Because so many people in so many different departments were involved in the SWOMEN effort, Armstrong says, it made sense to take the course to Western Ontario. “Originally, UWO inquired about sending a large group to Boston for our Leaders program, but because we could not accommodate the number, after discussion, we concluded with the dean at UWO that this would be a great opportunity to customize the program to meet the specific challenges of UWO.”

For three days in September, 40 academic deans and department chairs, plus other medical educators and leaders—all in some way stakeholders in UWO’s curriculum reform initiative—worked with Armstrong and Aretz to bring down the barriers between them and develop a plan of action for enhancing the value of SWOMEN. The group had three main objectives for the workshop: develop negotiation skills that would enable them to work together, learn how to overcome resistance to change, and learn how to build a task force to get the work done.
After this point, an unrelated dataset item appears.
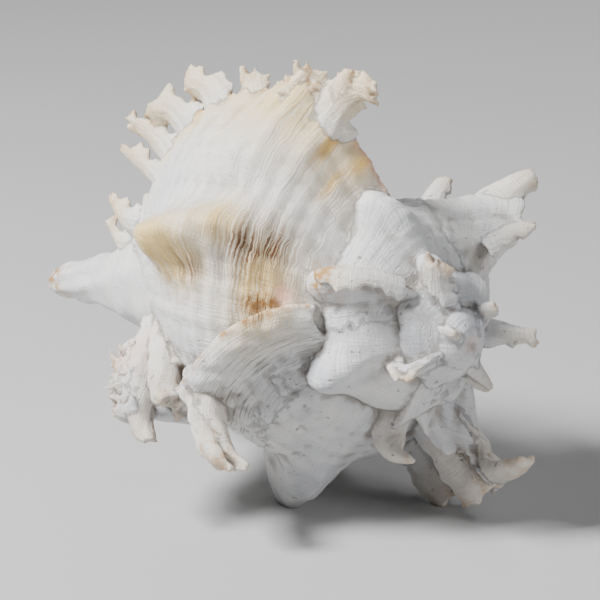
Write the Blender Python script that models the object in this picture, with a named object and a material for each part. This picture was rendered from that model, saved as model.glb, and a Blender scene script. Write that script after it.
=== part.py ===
# Ramose murex shell: one hollow solid, grown as a right-handed logarithmic spiral.
#
# A point of the shell is first given by three numbers, in the shell's own frame:
#   z    millimetres along the coiling axis, from the apex towards the canal
#   r    millimetres out from that axis
#   phi  degrees around the axis, growing with the animal; one whorl is 360
# The outer lip stands at LIP_PHI, and older parts have smaller phi.

import math

import bmesh
import bpy
import numpy as np
from mathutils import Vector

MM = 0.001

# Size of the adult shell, in millimetres at the outer lip
CANAL_END = 219.0
CANAL_BEND_FROM = 98.0
CANAL_SLOPE = 0.235
WALL = 4.5
LIP_WALL = 4.2
EDGE_WALL = 3.6
FROND_WALL = 3.0

# Growth: every turn the shell gets this many times larger
WHORL_GROWTH = 1.89
LIP_PHI = -20.0
FIRST_PHI = -1290.0
HOLLOW_FROM = -240.0

# How the shell lies on its resting points: directions of its axis and of phi 0 and 90
AXIS = np.array([-0.6288, 0.7771, 0.0287])
UP = np.array([0.1478, 0.0832, 0.9855])
SIDE = np.array([0.7634, 0.6239, -0.1672])

# Whorl outline at the lip, as z and r, from the suture over the shoulder to the canal
OUTLINE = [(42, 33), (50, 46), (58, 56), (66, 63), (76, 67), (89, 66), (103, 62),
           (119, 54), (137, 42), (155, 28), (172, 15)]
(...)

The reform efforts at UWO involve a number of disparate groups that simply aren’t accustomed to working together: clinical faculty at both London and at the rural sites, and the policymakers in government who have an interest in the program’s success.

One exercise placed the participants in a mock situation which required that they use negotiation techniques to come to an agreement. As Armstrong put it, “They had an opportunity to practice skills of negotiation in a risk-free setting, and then step back and reflect on what works or does not work for them in that setting.”

Silcox saw it from the point of view of a participant. “We were able to put ourselves in the shoes of others. This was the big highlight: to have the opportunity to negotiate and see how others view us.”

Armstrong explained that although the program was guided by a formal curriculum—a set of activities, a collection of readings, specific exercises designed to meet UWO’s objectives—the “informal curriculum, that unscripted set of conversations that take place over coffee or during a break, helped the participants realize that they benefit from hearing the perspectives or approaches of people in other departments, other clinical sites, and within different layers of the organization.”

This demolition of communication barriers that enables people not only to collaborate, but to begin to develop strategies for navigating an array of related but competing agendas, raises an interesting question: why is it difficult for a group of educated, well intentioned people with the same goal to work together?

“ We are all creatures of habit,” says Armstrong. “Faculty and leaders have succeeded in their academic lives by performing work in a pattern that promotes their outstanding efforts and their departments individually. But now organizations like UWO are requiring work to be done across departments by multi-disciplinary teams, and some find themselves unfamiliar working in that venue.”

When asked to assess the Harvard Macy model, Armstrong explains that she measures a program’s success by the readiness of the participants to “leave the program with a new action plan and the tools to move forward with it effectively.”

Silcox said that UWO is taking the lessons of the program and devising its next steps, including taking a close look at the SWOMEN project and identifying ways to improve it. There is work to be done, but in his view, the program has already had a positive effect. “The program essentially turned us on our ear,” he said. “The buzz around UWO is significant.”

Although elements of the Institute’s programs have been delivered in other parts of the world, this was the first time that one of the two annual programs of the Institute has been customized for one institution’s needs. Armstrong and Aretz are currently exploring other opportunities to replicate the Western Ontario experience for other institutions, and several schools have already shown interest in hosting the program in the future.